The Senate reached a deal to reauthorize a controversial FISA spying program on Friday night despite days of hardened opposition, teeing up a series of votes hours before the law expires.
A bipartisan group of privacy hawks had refused to fast-track the legislation, which renews Section 702 of the Foreign Intelligence Surveillance Act, but they agreed to relent after party leadership offered six amendment votes that address civil liberties concerns. None are expected to pass.
The deal, flirting with a midnight deadline despite White House warnings the lapse would pose a danger to national security, marks a dramatic finish to a bitter saga that for weeks reignited debate over the proper limits of government surveillance.
The Senate cleared a test vote on Friday night that indicated the legislation, which grants the government fresh authority to spy on foreign persons, will easily be approved. The House voted to reauthorize the program last week.
“There was a great deal of doubt that we could get this done. But now we are on a glide path to passing this bill,” Senate Majority Leader Chuck Schumer (D-NY) said from the Senate floor on Friday night.
An unorthodox coalition of senators, including Schumer’s deputy, Sen. Dick Durbin (D-IL), demanded that the legislation be amended to, among other things, require the government to obtain a warrant to query the data of U.S. citizens swept up in foreign surveillance.
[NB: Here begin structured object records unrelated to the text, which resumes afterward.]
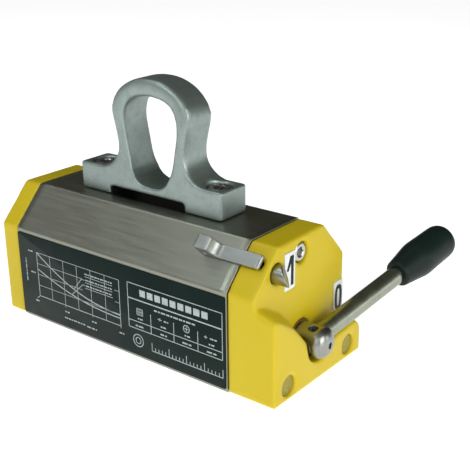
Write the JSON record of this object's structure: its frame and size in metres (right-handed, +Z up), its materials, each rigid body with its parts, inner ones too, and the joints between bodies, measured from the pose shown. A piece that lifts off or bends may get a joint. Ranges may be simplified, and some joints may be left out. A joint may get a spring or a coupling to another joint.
{
  "type": "permanent lifting magnet",
  "caption": "Switchable permanent lifting magnet: boxy housing with a shackle eye on top, a turning lever at one end and a spring latch that a thumb slide draws back.",
  "frame": {"origin": "centre of the lifting face, on its divider strip, where the magnet rests on the load", "axes": "+X along the body towards the lever end, +Y towards the side that the lever points to when released, +Z up through the shackle"},
  "size_m": [0.2696, 0.1885, 0.1794],
  "materials": {
    "pole_steel": "ground",
    "brass": "machined",
    "magnet": "matte",
    "cover_sheet": "brushed",
    "rating_plate": "satin",
    "yellow_paint": "satin",
    "screw_steel": "satin",
    "plug": "matte",
    "turned_steel": "turned",
    "black_steel": "blackened",
    "grip_plastic": "satin",
    "slide_steel": "satin",
    "spring_steel": "drawn",
    "white_plate": "satin",
    "shackle_steel": "blasted"
  },
  "bodies": {
    "housing": {"pole_shoe_front": "pole_steel", "pole_shoe_rear": "pole_steel", "bottom_divider": "brass", "stator_magnet_left": "magnet", "stator_magnet_right": "magnet", "load_plate": "pole_steel", "housing_cover": "cover_sheet", "rating_plate": "rating_plate", "plain_end_cap": "yellow_paint", "lever_end_cap": "yellow_paint", "lever_cap_screw_top": "screw_steel", "lever_cap_screw_front": "screw_steel", "lever_cap_screw_rear": "screw_steel", "plain_cap_screw_top": "screw_steel", "plain_cap_screw_front": "screw_steel", "plain_cap_screw_rear": "screw_steel", "hole_plug_front": "plug", "hole_plug_rear": "plug", "lever_end_bush": "brass", "plain_end_bush": "brass", "hub_washer": "black_steel", "position_plate_on": "white_plate", "position_plate_off": "white_plate", "shackle": "shackle_steel", "shackle_screw_plain": "screw_steel", "shackle_screw_lever": "screw_steel"},
    "rotor": {"rotor_pole_rear": "pole_steel", "rotor_pole_front": "pole_steel", "rotor_magnet": "magnet", "rotor_end_plain": "turned_steel", "rotor_end_drive": "turned_steel", "lever_hub": "turned_steel", "grub_screw": "black_steel", "lever_arm": "turned_steel", "lever_grip": "grip_plastic"},
    "latch": {"latch_bolt": "turned_steel", "thumb_slide": "slide_steel", "latch_dowel": "turned_steel", "latch_spring": "spring_steel"}
  },
  "joints": [
    {"name": "lever_turn", "type": "hinge", "parent": "housing", "child": "rotor", "pos_m": [0.1244, 0, 0.0262], "axis": [1, 0, 0], "range_deg": [0, 116.1]},
    {"name": "latch_slide", "type": "slide", "parent": "housing", "child": "latch", "axis": [1, 0, 0], "range_m": [-0.009, 0], "stiffness_N_per_m": 500, "springref_m": 0.012, "deforming": ["latch_spring"]}
  ]
}
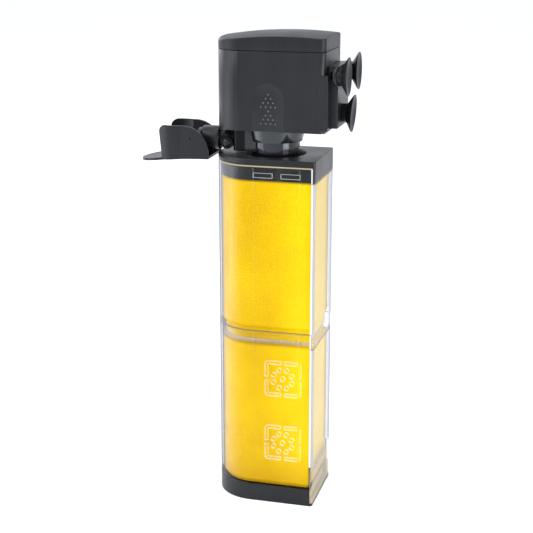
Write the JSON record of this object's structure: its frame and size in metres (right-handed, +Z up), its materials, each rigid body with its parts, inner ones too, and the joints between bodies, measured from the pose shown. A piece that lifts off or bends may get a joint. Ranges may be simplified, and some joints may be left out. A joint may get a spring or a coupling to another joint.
{
  "type": "internal aquarium power filter",
  "caption": "Submersible aquarium filter: a pump head with a turning outlet nozzle on a clear two-stage sponge canister, held to the glass by suction cups.",
  "frame": {"origin": "on the pump's axis, at the underside of the base that the filter stands on", "axes": "+Z up along the pump's axis, -Y towards the outlet nozzle, +Y towards the aquarium glass and the suction cups, +X the side with the air knob"},
  "size_m": [0.07, 0.1763, 0.3869],
  "materials": {
    "black_plastic": "satin moulded, fine grain",
    "clear_plastic": "polished and clear",
    "yellow_foam": "open-cell foam",
    "black_rubber": "matt",
    "cup_rubber": "smooth and soft",
    "white_plastic": "moulded",
    "lamination_steel": "stacked sheets",
    "copper_wire": "enamelled winding wire",
    "potting_resin": "cast",
    "shaft_steel": "ground",
    "ferrite": "sintered"
  },
  "bodies": {
    "base": {"base_tray": "black_plastic"},
    "lower_stage": {"lower_cup": "clear_plastic"},
    "lower_foam": {"lower_sponge": "yellow_foam"},
    "upper_stage": {"upper_cup": "clear_plastic"},
    "upper_foam": {"upper_sponge": "yellow_foam"},
    "lid": {"canister_lid": "black_plastic"},
    "neck_seal": {"neck_o_ring": "black_rubber"},
    "chamber": {"impeller_chamber": "black_plastic", "chamber_seal": "black_rubber", "lower_bush": "white_plastic"},
    "head": {"pump_housing": "black_plastic", "pump_cap": "black_plastic", "cable_gland": "black_rubber", "stator_core": "lamination_steel", "coil_bobbin": "white_plastic", "stator_coil": "copper_wire", "resin_fill": "potting_resin", "upper_bush": "white_plastic", "rotor_shaft": "shaft_steel"},
    "rotor": {"rotor_magnet": "ferrite", "impeller": "white_plastic"},
    "swivel": {"swivel_collar": "black_plastic"},
    "nozzle": {"flow_nozzle": "black_plastic"},
    "knob": {"air_knob": "black_plastic"},
    "bracket": {"cup_bracket": "black_plastic"},
    "left_cup": {"left_suction_cup": "cup_rubber"},
    "right_cup": {"right_suction_cup": "cup_rubber"},
    "bottom_cup": {"lower_suction_cup": "cup_rubber"}
  },
  "joints": [
    {"name": "lower_cup_lift", "type": "slide", "parent": "base", "child": "lower_stage", "axis": [0, 0, 1], "range_m": [0, 0.04]},
    {"name": "upper_cup_lift", "type": "slide", "parent": "lower_stage", "child": "upper_stage", "axis": [0, 0, 1], "range_m": [0, 0.15]},
    {"name": "lower_sponge_lift", "type": "slide", "parent": "lower_stage", "child": "lower_foam", "axis": [0, 0, 1], "range_m": [0, 0.136]},
    {"name": "lid_lift", "type": "slide", "parent": "upper_stage", "child": "lid", "axis": [0, 0, 1], "range_m": [0, 0.15]},
    {"name": "upper_sponge_lift", "type": "slide", "parent": "upper_stage", "child": "upper_foam", "axis": [0, 0, 1], "range_m": [0, 0.136]},
    {"name": "pump_lift", "type": "slide", "parent": "lid", "child": "neck_seal", "axis": [0, 0, 1], "range_m": [0, 0.035]},
    {"name": "pump_turn", "type": "hinge", "parent": "neck_seal", "child": "chamber", "pos_m": [0, 0, 0.283], "axis": [0, 0, 1], "range_deg": [-90, 90]},
    {"name": "head_twist_lock", "type": "hinge", "parent": "chamber", "child": "head", "pos_m": [0, 0, 0.311], "axis": [0, 0, 1], "range_deg": [0, 30]},
    {"name": "rotor_spin", "type": "hinge", "parent": "head", "child": "rotor", "pos_m": [0, 0, 0.32], "axis": [0, 0, 1], "continuous": true},
    {"name": "outlet_turn", "type": "hinge", "parent": "chamber", "child": "swivel", "pos_m": [0, -0.05, 0.2999], "axis": [0, 1, 0], "range_deg": [-90, 90]},
    {"name": "nozzle_pull", "type": "slide", "parent": "swivel", "child": "nozzle", "axis": [0, -1, 0], "range_m": [0, 0.03]},
    {"name": "air_knob_turn", "type": "hinge", "parent": "chamber", "child": "knob", "pos_m": [0.011, -0.0378, 0.2975], "axis": [1, 0, 0], "range_deg": [-135, 135]},
    {"name": "bracket_lift", "type": "slide", "parent": "head", "child": "bracket", "axis": [0, 0, 1], "range_m": [0, 0.05]},
    {"name": "left_cup_pull", "type": "slide", "parent": "bracket", "child": "left_cup", "axis": [0, 1, 0], "range_m": [0, 0.02]},
    {"name": "right_cup_pull", "type": "slide", "parent": "bracket", "child": "right_cup", "axis": [0, 1, 0], "range_m": [0, 0.02]},
    {"name": "bottom_cup_pull", "type": "slide", "parent": "bracket", "child": "bottom_cup", "axis": [0, 1, 0], "range_m": [0, 0.02]}
  ],
  "couplings": [
    {"joint": "lower_sponge_lift", "follows": "upper_cup_lift", "ratio": 0.9},
    {"joint": "upper_sponge_lift", "follows": "lid_lift", "ratio": 0.9}
  ]
}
But leadership worked to prevent changes to the bill that would have sent it back to the House, an outcome that would have effectively guaranteed a program lapse.
The Senate standoff, which brought together a bloc of conservatives and progressives concerned about the breadth of the new surveillance law, mirrored the drama seen in the House.
Hard-line Republicans, upset about the lack of warrant requirement, tanked a procedural vote last week, forcing Speaker Mike Johnson (R-LA) to shorten the reauthorization to two years, down from five, as a compromise.
The lower chamber subsequently voted on the warrant amendment, but it failed in a tie vote, 212-212.
The White House mounted a full-on counteroffensive to prevent changes to the law. In particular, national security adviser Jake Sullivan sought to dispel the notion that new language on service providers, known as the Turner amendment, would expand the scope of who could be targeted.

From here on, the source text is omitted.